The U.S. semiconductor industry has been dealing with this abrupt change in rules, which has weighed on stocks. “A shifting regulatory environment may distress advanced semiconductor companies, especially since they have to plan chip design and production many months and sometimes years in advance,” Schulman says.
With the semiconductor sector falling back these days, it could represent an opportunity to “buy the dip” in an otherwise healthy sector. If you decide to take the plunge, these semiconductor stocks are atop the list of best prospects:
Semiconductor stock | YTD return as of Nov. 7 |
Implied upside |
NXP Semiconductors NV (ticker: NXPI) | 19.5% | 15.7% |
Qualcomm Inc. (QCOM) | 12% | 20.1% |
Monolithic Power Systems Inc. (MPWR) | 40.2% | 21.8% |
Intel Corp. (INTC) | 50.1% | 8.3% |
Nvidia Corp. (NVDA) | 214.6% | 58.9%* |
Taiwan Semiconductor Manufacturing Co. Ltd. (TSM) | 25.9% | 20% |
Advanced Micro Devices Inc. (AMD) | 75.2% | 16.1% |
*Based on a two-year price target from Melius analysts.
NXP Semiconductors NV (NXPI)
NXP Semiconductors’ third-quarter earnings report on Nov. 6 had essentially a neutral outlook. Company earnings clocked in at $3.59 per share, down from $3.81 per share one year ago. Revenues stood at $3.4 billion, down slightly from $3.42 billion in the third quarter of 2022.

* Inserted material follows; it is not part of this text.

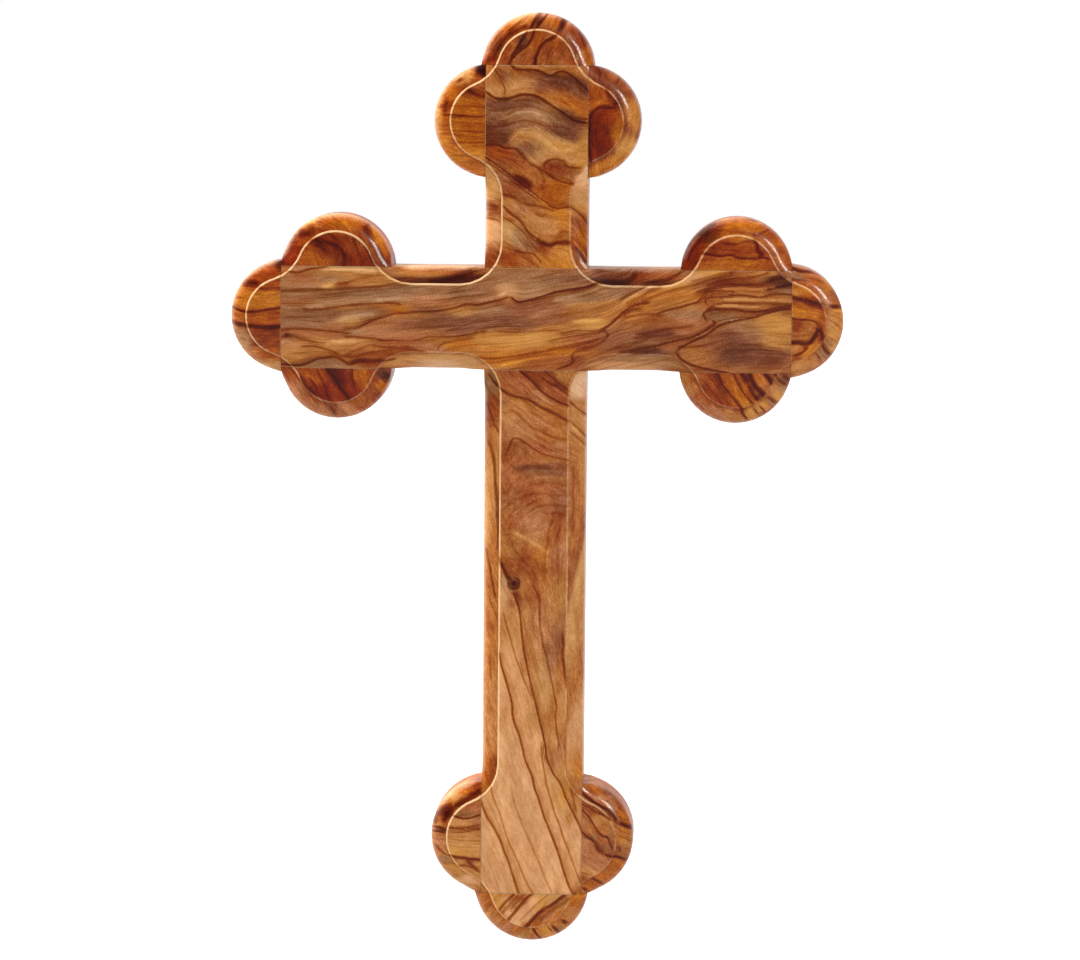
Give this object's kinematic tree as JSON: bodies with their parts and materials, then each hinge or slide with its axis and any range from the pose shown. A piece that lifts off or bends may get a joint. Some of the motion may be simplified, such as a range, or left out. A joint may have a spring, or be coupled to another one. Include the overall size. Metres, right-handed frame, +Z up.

Two prominent Wall Street analysts cut their price targets on NXPI in October, which could dampen enthusiasm for the stock. Susquehanna analyst Christopher Rolland held his “neutral” rating on NXPI but lowered his price target from $200 to $190. Meanwhile, Morgan Stanley kept its “equal weight” call on the stock but cut its target price from $227 to $215. The stock closed at $185.80 on Nov. 7.
Aside from its 16% potential upside, NXPI stock may benefit from resilient demand in the automotive and smartphone markets. NXP produces a chip that aids smartphones with mobile payments, among other tasks.
[READ: 10 Best Tech Stocks to Buy for 2023]
Qualcomm Inc. (QCOM)
Qualcomm shares have battled back in 2023, recording a 12% gain year to date after being down 1.3% in early September.
Driving share growth was a promising Nov. 1 fourth-quarter earnings report with a robust outlook. QCOM recently issued a sales guidance range for Q1 2024 between $9.1 billion and $9.9 billion, with adjusted earnings per share between $2.25 and $2.45. The chipmaker is also wading into the generative AI market with the release of Android and Windows PC chips for Microsoft AI platforms. Meanwhile, Qualcomm maintains its contract with Apple to provide 5G chips for handsets all the way through 2026.
Analysts responded positively to Qualcomm’s quarterly numbers, with KeyBanc’s John Vinh issuing an “overweight” call with a target price of $145. The stock closed at $120.72 on Nov. 7. Revenue and earnings per share were above consensus, driven by stabilizing Android demand and lower inventory, Vinh said, citing ongoing stability for Android mobile phones as a big reason for the rating upgrade.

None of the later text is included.